From undergraduate medical students in family medicine clinics to residents in McMaster Children's Hospital, they impact the quality and availability of care in the health-care systems where they learn and work.
Beyond the clinic doors and surgical suites, these learners are also part of the cities they inhabit. They can be found providing care at inner city health centres, teaching kids about medicine using teddy bears, and learning by socializing with lonely older adults.
Hamilton has been home to the lion's share of the 5,743 undergraduate medical graduates and 7,400 post-graduate residents who have travelled through the Michael G. DeGroote School of Medicine.
"Most of our students find Hamilton a place they want to live and learn," said Rob Whyte, associate dean, undergraduate medical education, and a McMaster MD '97 alumnus. "It's a good balance between the larger cities that have a lot of resources and the smaller cities from where many of the students come."
Whyte says learners have arguably the most significant impact on the city when working with community partners.
"Our medical students have developed partnerships where they work directly to support care of others," said Whyte. "One example of a partnership we have is at Hamilton Urban Core, a community health centre that provides care to people who are living on the street, are vulnerably housed, or are immigrants or refugees. Our students help provide care for their clientele."
Other such community partnerships see McMaster medical students going into elementary and high schools talking to kids about careers in health care; helping administer vaccines to immigrants and refugees; working with underprivileged children, and assisting food bank clients to find healthier meals based on what's available on the shelves.
At any given time, there are also approximately 1,225 post-graduate learners affiliated with McMaster's medical school.
Parveen Wasi, associate dean, postgraduate medical education for the Faculty of Health Sciences, says that residents and fellows are integral members of the health care team in the Hamilton, Kitchener-Waterloo and Niagara campuses. As well as providing care to our communities, postgraduate learners play an important role in teaching and mentoring junior learners, she adds.
"We have some of the best medical residents and fellows in Canada working here in our hospitals, clinics and health centres through McMaster's postgraduate program," said Wasi, who completed her own postgraduate medical education at McMaster. "They provide skilled care for everything from family medicine to pediatric neurosurgery, forging trust with the patients they serve in small and large centres."
The Class of 2020 will be the 10th graduating class of the Niagara Regional Campus of the Michael G. DeGroote School of Medicine.
The campus has graduated more than 230 physicians since it opened as well as had more than 100 medical residents in family medicine, emergency medicine and general surgery.

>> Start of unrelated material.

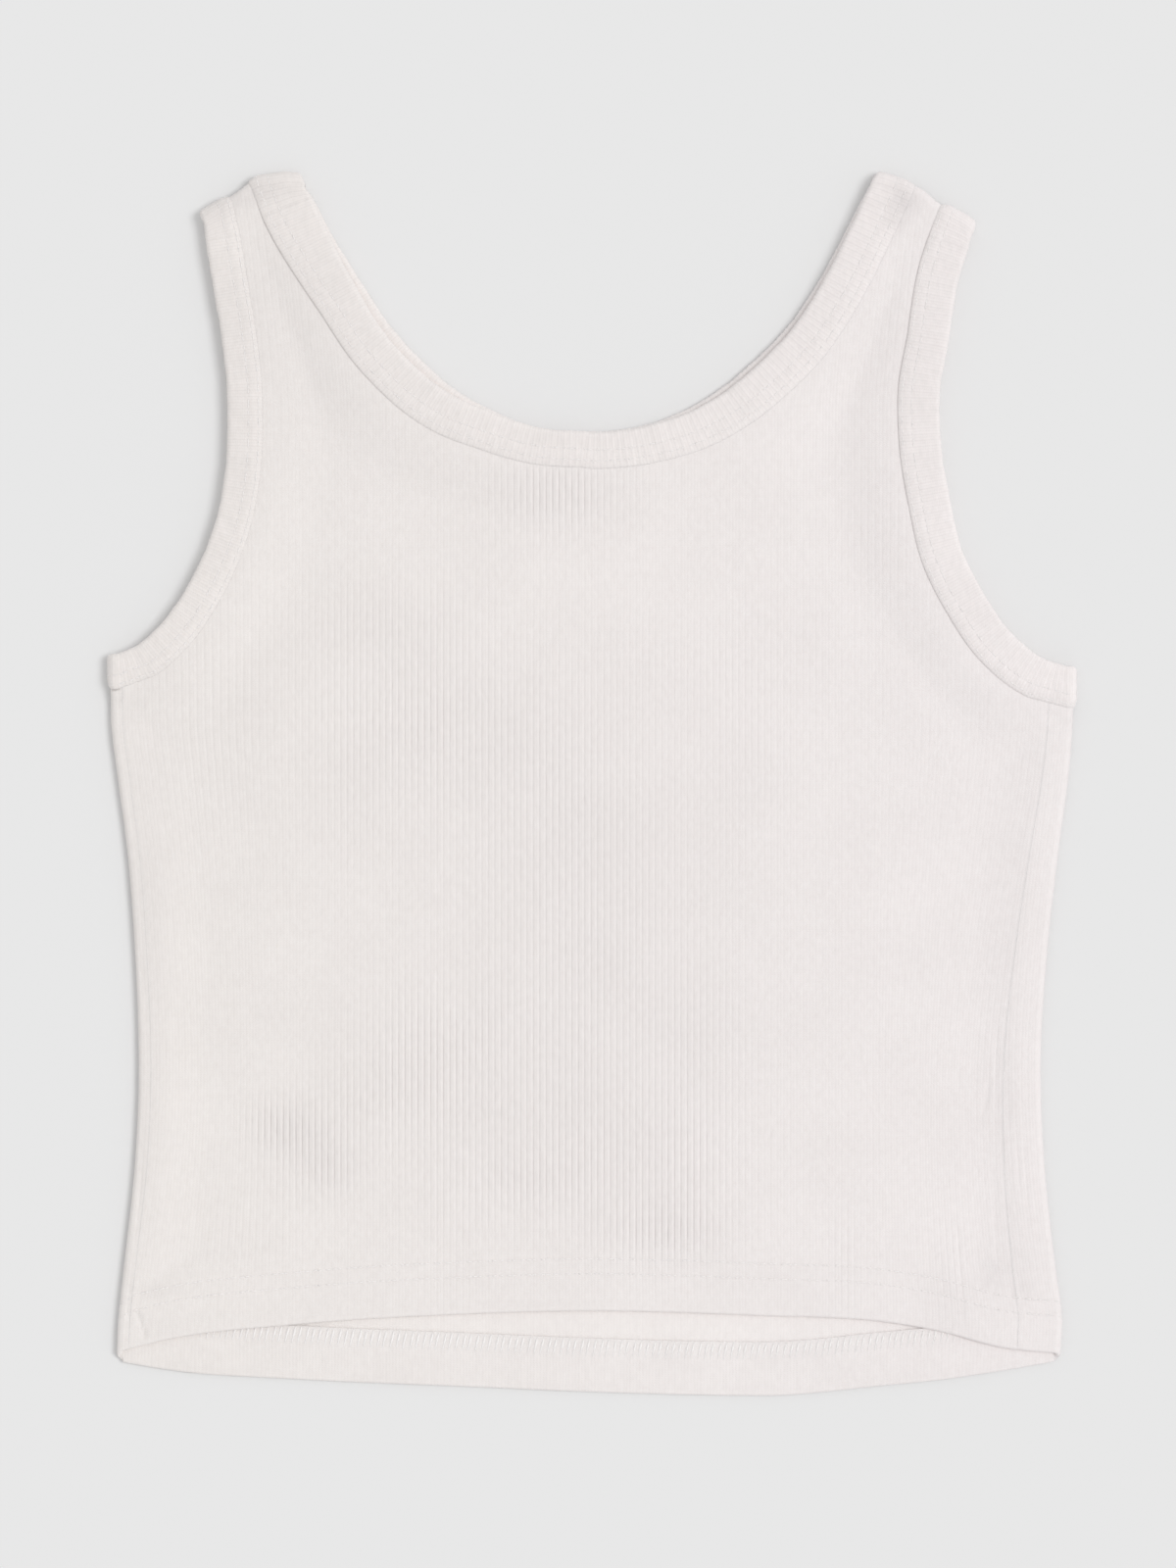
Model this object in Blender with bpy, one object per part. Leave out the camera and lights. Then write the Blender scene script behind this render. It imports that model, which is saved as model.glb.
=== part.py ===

Faculty members include more than 350 Niagara-based physicians from all regional hospitals and many community-based clinics, which is a point of pride for Amanda Bell, regional assistant dean at the Niagara campus and a McMaster MD '98 alumna.
"There has always been medical excellence in Niagara, but we've been able to help advance that as we have become a magnet for highly-qualified physicians who are excited and want to teach," said Bell. "This has been the biggest impact we've made on our community. "
Learners are encouraged to get involved in their community above and beyond their required hours in the classroom and health-care settings.
One such example is the undergraduate medical students who host annual Teddy Bear Clinics in partnership with the Boys and Girls Club of Niagara. The medical students use teddy bears to teach Niagara children about health.
Bell said it is this community interaction and high-calibre learning that has resulted in the Niagara campus seeing a steady increase in its graduates returning to the region to practise and becoming McMaster faculty members.
"At least a quarter of our first graduating class of undergraduate medical students are now back working in the area and we currently have two members of our campus executive in leadership positions who were among that first graduating class of 15," she said.
Founded in 2007, the Waterloo Regional Campus has educated close to 260 undergraduate medical alumni. Learners also include postgraduate trainees in emergency medicine, family medicine, internal medicine, pediatrics and psychiatry.
"When it comes to our learners, there's a positive impact on patient care," said Margo Mountjoy, regional assistant dean in Waterloo and a McMaster MD '86 alumna. "We've had everyone from emergency physicians to psychiatry graduates stay in the region, and, of course, there are many who stay in family medicine."
One hundred and fourteen McMaster medical graduates, including 16 from the undergraduate MD program at the Waterloo campus, are practising in the region. Including part-time, there are 710 faculty appointments at the campus.
To build better relationships between future physicians and older adults, a successful elder care education program is also being rolled out at the Waterloo campus. Among the numerous related initiatives is the Green Bench program which includes a green bench featuring the words #ElderWisdom where students and older adults can sit and talk. The bench is a symbol of breaking down generational barriers.
Mountjoy added: "The students here in Waterloo enjoy the fact they have strong learning experiences from both their preceptors and from community members themselves."